Early Aztecs prized the poinsettia. They considered its red-colored bracts (leaves) to be a symbol of purity. They also used the poinsettia´s milky sap as a fever medicine into the 16th century, plus used its bracts to make a crimson dye. Study after scientific study has proven that no part of the poinsettia plant is toxic – but its leaves taste really bad.
Caring for poinsettia
With proper care, modern poinsettia varieties can stay attractive a long time. Poinsettias are somewhat picky about soil moisture, light and temperature. The most important part of poinsettia care is simply sticking a finger an inch deep into the plant´s soil to check for moistness – every day. The plant should be watered as soon as the soil is dry to the touch. Poinsettias can’t be allowed to wilt, but they can’t be over-watered either. .
“Wet feet” or soggy soil can quickly lead to poinsettia root rot. But, letting the soil dry until the poinsettia starts to wilt will make the plant lose some leaves.
When watering, keep the plant´s leaves dry by gently adding lukewarm water to the soil surface until water starts to run out of the pot´s drainage hole. When you water, be sure to discard the excess that runs out of the drainage hole and collects in the saucer or foil covering. Any standing water can cause root rot.
Poinsettias also prefer the brightest light available. Although that often means a place near a sunny window, the plants will do better if a sheer curtain is filtering the winter´s intense, direct sunlight.

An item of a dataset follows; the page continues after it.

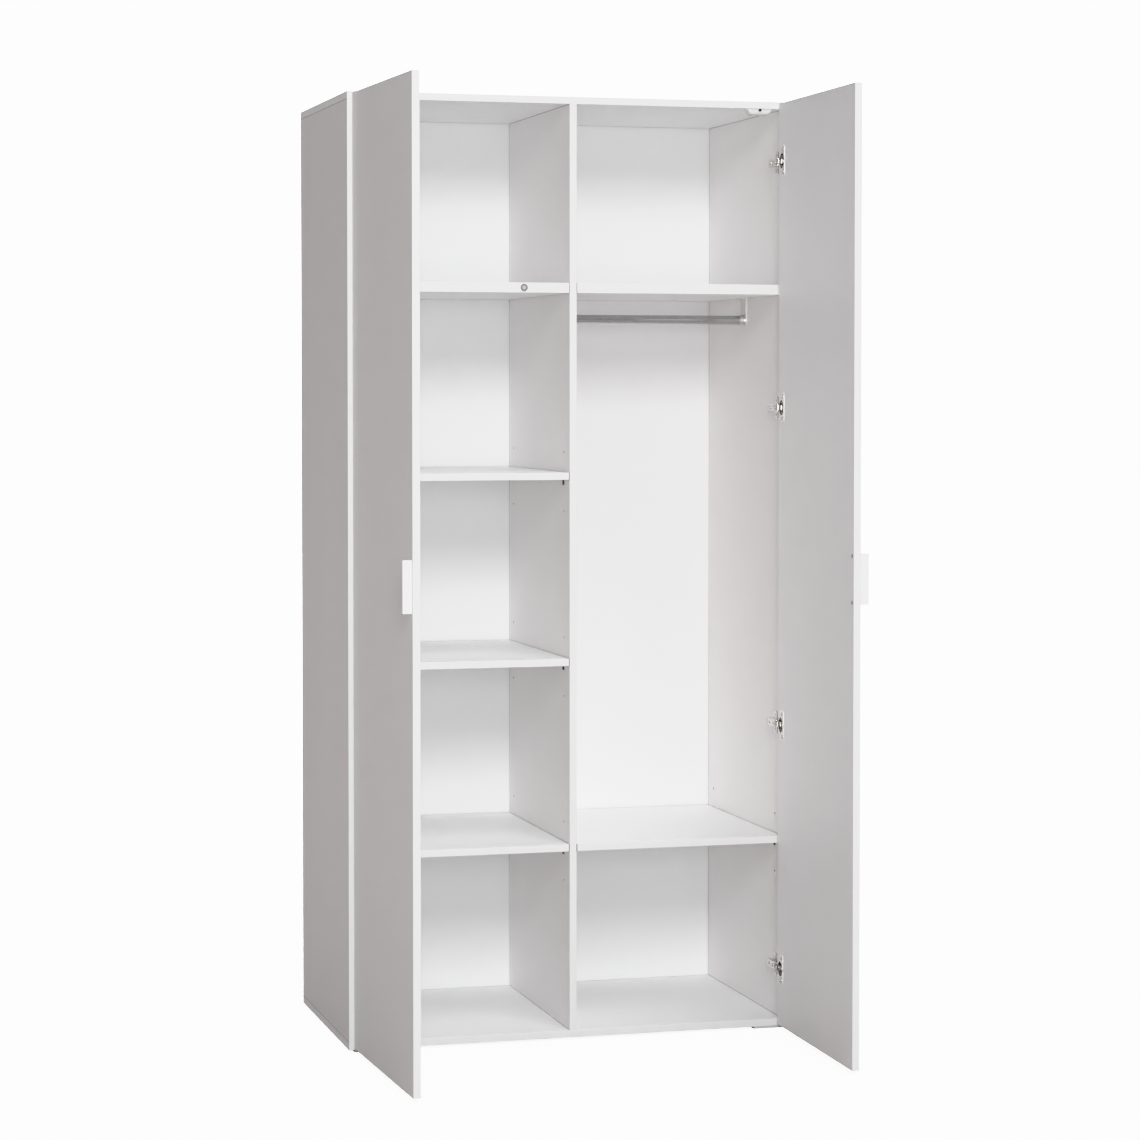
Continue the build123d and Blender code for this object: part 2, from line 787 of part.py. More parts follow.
for hand, opening in hands.items():
    face = door_plane(opening)

    with BuildPart() as door:
        with BuildSketch(face):
            with Locations((0, door_bottom_reveal)):
                Rectangle(door_width, door_height, align=(Align.MIN, Align.MIN))
        extrude(amount=door_thickness)
        fillet(edges(), door_edge_radius)
        with BuildSketch(face):
            with Locations(*cup_marks()):
                Circle(cup_diameter / 2 + fit_play)
        extrude(amount=cup_depth + fit_play, mode=Mode.SUBTRACT)
        with BuildSketch(face):
            with Locations(*cup_screw_marks()):
                Circle(cup_screw_diameter / 2 + fit_play)
        extrude(amount=cup_screw_length - flange_thickness + fit_play, mode=Mode.SUBTRACT)
        with BuildSketch(face):
            with Locations(*handle_screw_marks()):
                Circle(handle_screw_diameter / 2 + fit_play)
        extrude(amount=door_thickness, mode=Mode.SUBTRACT)
        take_hand(hand)
    door.part.label = f"{hand}_door"
    export_step(door.part, f"parts/{hand}_door.step")

    with BuildPart() as handle:
        with BuildSketch(face.offset(door_thickness)):
            with Locations((door_width - handle_edge_inset, cabinet_height / 2)):
                Rectangle(handle_thickness, handle_length)
        extrude(amount=handle_reach)
        fillet(edges(), handle_radius)
        with BuildSketch(face.offset(door_thickness)):
            with Locations(*handle_screw_marks()):
                Circle(handle_screw_diameter / 2 + fit_play)
        extrude(amount=handle_screw_bite + fit_play, mode=Mode.SUBTRACT)
        take_hand(hand)
    handle.part.label = f"{hand}_handle"
    export_step(handle.part, f"parts/{hand}_handle.step")

    with BuildPart() as handle_screws:
        with Locations(*[facing_in(opening, s, h) for s, h in handle_screw_marks()]):
            pan_screw(
                door_thickness + handle_screw_bite,
                handle_screw_diameter,
                handle_screw_head,
                handle_screw_head_height,
            )
        take_hand(hand)
    handle_screws.part.label = f"{hand}_handle_screws"
    export_step(handle_screws.part, f"parts/{hand}_handle_screws.step")

    cup_pin_places = [
        face.from_local_coords((cup_pin_inset, h, cup_pin_depth)) for h in hinge_heights
    ]

    with BuildPart() as hinge_cups:
        with BuildSketch(face):
            with Locations(*cup_marks()):
                Circle(cup_diameter / 2)
        extrude(amount=cup_depth)
        with BuildSketch(face):
            with Locations(*cup_marks()):
                Circle(cup_diameter / 2 + flange_rim)
                Rectangle(
                    cup_diameter, cup_diameter + 2 * flange_rim, align=(Align.MAX, Align.CENTER),
                    mode=Mode.SUBTRACT,
                )
            with Locations(*[(cup_centre + flange_reach / 2, h) for h in hinge_heights]):
                RectangleRounded(flange_reach, flange_length, flange_corner)
        extrude(amount=-flange_thickness)
        with BuildSketch(face.offset(-flange_thickness)):
            with Locations(*cup_marks()):
                Circle(cup_diameter / 2 - cup_wall)
        extrude(amount=flange_thickness + cup_depth - cup_floor, mode=Mode.SUBTRACT)
        with BuildSketch(face):
            with Locations(*cup_screw_marks()):
                Circle(cup_screw_diameter / 2 + fit_play)
        extrude(amount=-flange_thickness, mode=Mode.SUBTRACT)
        with Locations(*cup_pin_places):
            Cylinder(hinge_pin_diameter / 2 + pin_play, cup_diameter, mode=Mode.SUBTRACT)
        take_hand(hand)
    hinge_cups.part.label = f"{hand}_hinge_cups"
    export_step(hinge_cups.part, f"parts/{hand}_hinge_cups.step")

    with BuildPart() as cup_pins:
        with Locations(*cup_pin_places):
            Cylinder(hinge_pin_diameter / 2, cup_pin_length)
        take_hand(hand)
    cup_pins.part.label = f"{hand}_cup_pins"
    export_step(cup_pins.part, f"parts/{hand}_cup_pins.step")

    with BuildPart() as cup_screws:
        for s, h in cup_screw_marks():
            place = facing_in(opening, s, h)
            with Locations(place.offset(flange_thickness)):
                pan_screw(
                    cup_screw_length, cup_screw_diameter, hinge_screw_head, hinge_screw_head_height
                )
        take_hand(hand)
    cup_screws.part.label = f"{hand}_cup_screws"
    export_step(cup_screws.part, f"parts/{hand}_cup_screws.step")

    link_turn = Vector(1, 0).rotate(Axis.Z, link_share * (opening - 90))

    with BuildPart() as hinge_links:
        for place in arm_pin_places:
            with BuildSketch(Plane(origin=place, x_dir=link_turn).offset(-link_height / 2)):
                with BuildLine():
                    FilletPolyline(*link_path, radius=link_bend_radius)
                trace(line_width=link_thickness)
                with Locations(*link_pins):
                    Circle(link_eye / 2)
                with Locations(*link_pins):
                    Circle(hinge_pin_diameter / 2 + pin_play, mode=Mode.SUBTRACT)
        extrude(amount=link_height)
        take_hand(hand)
    hinge_links.part.label = f"{hand}_hinge_links"
    export_step(hinge_links.part, f"parts/{hand}_hinge_links.step")

    with BuildPart() as hinge_arms:
        for h in hinge_heights:
            with BuildSketch(corner_level(h - arm_height / 2)):
                with Locations(arm_pin):
                    Circle(arm_eye_radius)
                with Locations((arm_foot, arm_web_inset)):
                    Rectangle(arm_rise, arm_eye_radius, align=(Align.MIN, Align.MIN))
                make_hull()
                with Locations((arm_foot, arm_web_inset)):
                    Rectangle(
                        arm_rise, arm_back_inset - arm_web_inset, align=(Align.MIN, Align.MIN)
                    )
        extrude(amount=arm_height)
        for h in hinge_heights:
            with BuildSketch(corner_level(h - arm_height / 2 + arm_wall)):
                Rectangle(web_face, 2 * arm_back_inset, align=(Align.MIN, Align.CENTER))
                Rectangle(2 * web_face, 2 * arm_web_inset, align=(Align.MIN, Align.CENTER))
        extrude(amount=arm_height - 2 * arm_wall, mode=Mode.SUBTRACT)
        with Locations(*arm_pin_places):
            Cylinder(hinge_pin_diameter / 2 + pin_play, 2 * arm_height, mode=Mode.SUBTRACT)
        with Locations(*arm_screw_places):
            Cylinder(arm_screw_diameter / 2 + fit_play, 2 * arm_wall, mode=Mode.SUBTRACT)
        take_hand(hand)
    hinge_arms.part.label = f"{hand}_hinge_arms"
    export_step(hinge_arms.part, f"parts/{hand}_hinge_arms.step")

    with BuildPart() as arm_pins:
        with Locations(*arm_pin_places):
            Cylinder(hinge_pin_diameter / 2, arm_height)
        take_hand(hand)
    arm_pins.part.label = f"{hand}_arm_pins"
    export_step(arm_pins.part, f"parts/{hand}_arm_pins.step")

    with BuildPart() as mounting_plates:
        with BuildSketch(upright_plane(-inner_width / 2)):
            with Locations(*[(plate_screw_inset, h) for h in hinge_heights]):
                RectangleRounded(plate_wing_width, plate_wing_length, plate_wing_width * 0.4)
        extrude(amount=plate_wing_thickness)
        with BuildSketch(upright_plane(-inner_width / 2)):
            with Locations(*[(plate_front_inset, h) for h in hinge_heights]):
                Rectangle(
                    plate_back_inset - plate_front_inset,
                    arm_height - 2 * (arm_wall + plate_play),
                    align=(Align.MIN, Align.CENTER),
                )
        extrude(amount=arm_web_height)
        with Locations(*plate_screw_places):
            countersunk(plate_screw_length, screw_diameter, plate_screw_head,
                        plate_screw_head_height, fit_play, Mode.SUBTRACT)
        with Locations(*arm_screw_places):
            Cylinder(arm_screw_diameter / 2 + fit_play, arm_screw_length + fit_play, align=TOP,
                     mode=Mode.SUBTRACT)
        take_hand(hand)
    mounting_plates.part.label = f"{hand}_mounting_plates"
    export_step(mounting_plates.part, f"parts/{hand}_mounting_plates.step")

    with BuildPart() as plate_screws:
        with Locations(*plate_screw_places):
            countersunk(plate_screw_length, screw_diameter, plate_screw_head,
                        plate_screw_head_height)
        take_hand(hand)
    plate_screws.part.label = f"{hand}_plate_screws"
    export_step(plate_screws.part, f"parts/{hand}_plate_screws.step")

    with BuildPart() as arm_screws:
        with Locations(*arm_screw_places):
            pan_screw(arm_screw_length, arm_screw_diameter, hinge_screw_head,
                      hinge_screw_head_height)
        take_hand(hand)
    arm_screws.part.label = f"{hand}_arm_screws"
    export_step(arm_screws.part, f"parts/{hand}_arm_screws.step")
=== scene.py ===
# %% [markdown]
# # A tall white wardrobe with two doors
# The wardrobe is already built as exact solids: boards, hinges, rail, screws.
# This lesson loads those solids as a fixed frame and gives each one the look
# of its real material. Small things that only matter to the eye, such as the
# springs of the hinges, are made here and ride on the body they belong to.

# %% Load the frame and keep its size
import json
import math

import bmesh
import bpy
from mathutils import Matrix, Vector

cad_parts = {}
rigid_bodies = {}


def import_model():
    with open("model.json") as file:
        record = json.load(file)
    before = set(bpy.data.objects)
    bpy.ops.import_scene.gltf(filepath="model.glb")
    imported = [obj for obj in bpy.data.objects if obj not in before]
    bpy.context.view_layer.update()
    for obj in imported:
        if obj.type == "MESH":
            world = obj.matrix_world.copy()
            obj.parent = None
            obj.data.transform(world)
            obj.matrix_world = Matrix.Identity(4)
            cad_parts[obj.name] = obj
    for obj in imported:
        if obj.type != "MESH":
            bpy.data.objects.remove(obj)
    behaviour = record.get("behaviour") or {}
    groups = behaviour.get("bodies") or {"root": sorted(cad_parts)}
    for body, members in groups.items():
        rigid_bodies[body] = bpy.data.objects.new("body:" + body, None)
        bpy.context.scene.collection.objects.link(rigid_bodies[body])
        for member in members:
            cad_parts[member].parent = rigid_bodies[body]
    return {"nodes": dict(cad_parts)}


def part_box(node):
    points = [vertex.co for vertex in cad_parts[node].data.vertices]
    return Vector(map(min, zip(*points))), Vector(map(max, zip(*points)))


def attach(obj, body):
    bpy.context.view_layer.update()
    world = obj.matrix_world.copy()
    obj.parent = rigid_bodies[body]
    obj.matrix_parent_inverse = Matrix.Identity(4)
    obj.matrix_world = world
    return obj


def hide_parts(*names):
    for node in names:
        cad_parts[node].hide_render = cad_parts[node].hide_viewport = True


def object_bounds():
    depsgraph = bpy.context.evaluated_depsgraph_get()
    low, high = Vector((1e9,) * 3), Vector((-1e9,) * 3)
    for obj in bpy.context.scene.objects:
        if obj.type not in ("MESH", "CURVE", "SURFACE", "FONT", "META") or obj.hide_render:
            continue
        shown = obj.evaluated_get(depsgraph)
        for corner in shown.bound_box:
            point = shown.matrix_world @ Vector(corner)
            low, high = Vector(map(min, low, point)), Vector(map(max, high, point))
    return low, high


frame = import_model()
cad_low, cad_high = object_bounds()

nodes = frame["nodes"]
print("nodes", len(nodes), "box", [round(v, 4) for v in (*cad_low, *cad_high)])

# %% [markdown]
# ## The camera
# The wardrobe is seen from a little to its left, from a standing person's eye
# height and from far away. The camera looks down by two degrees and a small
# shift makes up the rest of the framing, so that the uprights stay as good as
# upright, as an architect's camera shows them.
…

The plant shouldn´t touch a cold windowpane and shouldn’t sit in drafts from a door or in the forced air flow of a heating duct. Depending on your windows´ insulation values, at night you also may need to draw the drapes between window and plant – or actually move your poinsettia away from the window – in order to avoid cold damage.
The best temperatures to promote poinsettia health are 65-75 degrees F. in the daytime and 60-65 at night. Temperatures above 75 shorten bloom life. Temps under 60 promote root rot.